India’s position on citizenship, illegal migration, and refugees

Citizenship in principle is inherently a paradox. It is both inclusionary and exclusionary at the same time. To keep some people in, many are kept out. The process of making a list of citizens in itself will also delegitimize many. The list can further be used as an instrument to harass people, instigate fear, and spark violence.

Despite its size and claims of being an economic power, India is way lower in the rankings for hosting refugees than its neighbors Pakistan and Bangladesh. According to UNHCRWhile India endorsed UNHCR’s Global Compact for Refugees (GCR), the protection environment facing people of concern to UNHCR is expected to remain quite restricted in 2020. Refugees can be expected to continue receiving exit orders, be at risk of detention and face return to their countries of origin. Opportunities to achieve self-reliance and economic inclusion for people of concern will remain limited.

Meanwhile, India lacks a holistic refugee policy. In the absence of such a law, there is no mechanism available with the Government to determine who a refugee is, and what should be their rights and India’s responsibility towards them.
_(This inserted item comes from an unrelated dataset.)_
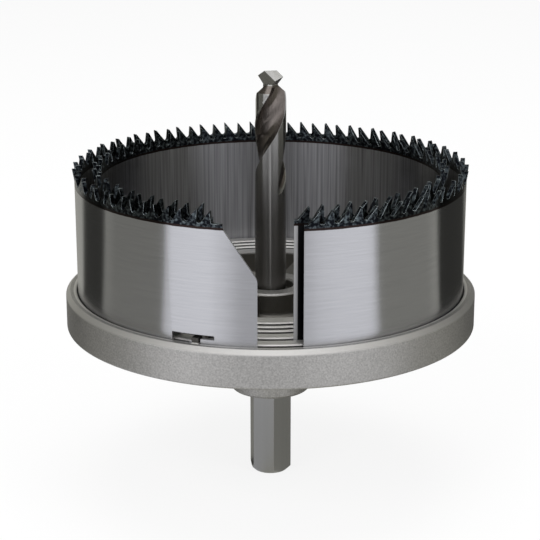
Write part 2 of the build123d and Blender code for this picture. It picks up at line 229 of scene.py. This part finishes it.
without = spread(nodes, links, around["Radius"], 0, 1, RECESS_RADIUS + 0.0007, RECESS_RADIUS + 0.0009)
over_side = spread(nodes, links, around["Height"], 0, 1, face_level - 0.0014, face_level - 0.0009)
grooved = spread(nodes, links, around["Radius"], 0, 1, PIT_RADIUS + 0.0004, PIT_RADIUS + 0.0008)
bevel_mask = both(nodes, links, without, over_side)
at_face = both(nodes, links, 1, under_face, "SUBTRACT")
crest_mask = both(nodes, links, both(nodes, links, grooved, within), at_face)
turned_mask = both(nodes, links, bevel_mask, crest_mask, "MAXIMUM")
turned = two_colours(nodes, links, turned_mask, blasted, CAST_EDGE)
# Painted shade: the pit, the grooves and the lugs that stand above the face are coloured darker.
painted_shade = two_colours(nodes, links, grooved, PIT_PAINTED_SHADE, GROOVE_PAINTED_SHADE)
links.new(two_colours(nodes, links, painted_shade_mask, turned, painted_shade), shader.inputs["Base Color"])
links.new(spread(nodes, links, grain, 0.44, 0.6), shader.inputs["Roughness"])
rounded = add_node(nodes, "ShaderNodeBevel", samples=4, Radius=EDGE_ROUNDING)
grained = bump(nodes, links, grain, 0.5, CAST_GRAIN_DEPTH, rounded.outputs["Normal"])
links.new(grained, shader.inputs["Normal"])
dress("carrier", cast)

# ---- Hexagonal shank -------------------------------------------------------------------------
# The shank is a length of cold-drawn hexagon bar, turned to a chamfer at its end. The carrier is
# cast round its upper half, and it is bored for the pilot drill.

SHANK_COLOUR = (0.46, 0.46, 0.455, 1)
SHANK_SHADE = (0.39, 0.39, 0.385, 1)
SHANK_STRETCH = (1, 1, 0.02)  # drawn lines run along the bar
SHANK_SCALES = (4200, 500)  # of the grain and of its cloud

drawn, nodes, links = new_material("drawn_hexagon_bar")
shader = metal_shader(nodes, links, Roughness=0.4)
place = nodes.new("ShaderNodeTexCoord").outputs["Object"]
stretch = add_node(nodes, "ShaderNodeMapping", Scale=SHANK_STRETCH)
links.new(place, stretch.inputs["Vector"])
grain, cloud = place_grain(nodes, links, stretch.outputs["Vector"], *SHANK_SCALES)
links.new(two_colours(nodes, links, cloud, SHANK_SHADE, SHANK_COLOUR), shader.inputs["Base Color"])
links.new(spread(nodes, links, grain, 0.28, 0.4), shader.inputs["Roughness"])
rounded = add_node(nodes, "ShaderNodeBevel", samples=4, Radius=EDGE_ROUNDING)
links.new(bump(nodes, links, grain, 0.2, 0.00005, rounded.outputs["Normal"]), shader.inputs["Normal"])
dress("hex_shank", drawn)

# ---- Pilot drill -----------------------------------------------------------------------------
# The pilot drill is ground from high-speed steel: bright flutes and lips over a plain shank that
# sits in the bore of the hexagon bar.

DRILL_COLOUR = (0.50, 0.495, 0.48, 1)
DRILL_SHADE = (0.36, 0.355, 0.34, 1)
DRILL_PAINTED_SHADE = (0.27, 0.263, 0.252, 1)  # painted shade low on the drill, where it stands between the bands
FLUTE_COLOUR = (0.31, 0.275, 0.25, 1)
FLUTE_SHADE = (0.15, 0.13, 0.118, 1)
FLUTE_RADIUS = 0.00374
POINT_HEIGHT = 0.0036
PAINTED_SHADE_FADE_FROM = 0.018  # above the flange's face, where the painted shade begins to fade
PAINTED_SHADE_FADE_TO = 0.03  # and where it is gone
DRILL_STRETCH = (1, 1, 0.06)
DRILL_SCALES = (2600, 700)
DRILL_ROUNDING = 0.00012

drill_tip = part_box("pilot_drill")[1][2]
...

While CAA on the cursory look seems to be inclusionary, played in conjunction with the NRC and NPR, it is extremely exclusionary and unequal and can produce many more refugees than there already are. And once they are, we don’t have a mechanism in place to deal with them.

In the end, NRC may not just be a means to exclude Muslims or make social divisions based on religion. It will be a means to start the process of ‘othering’, which has no end unless we end it now.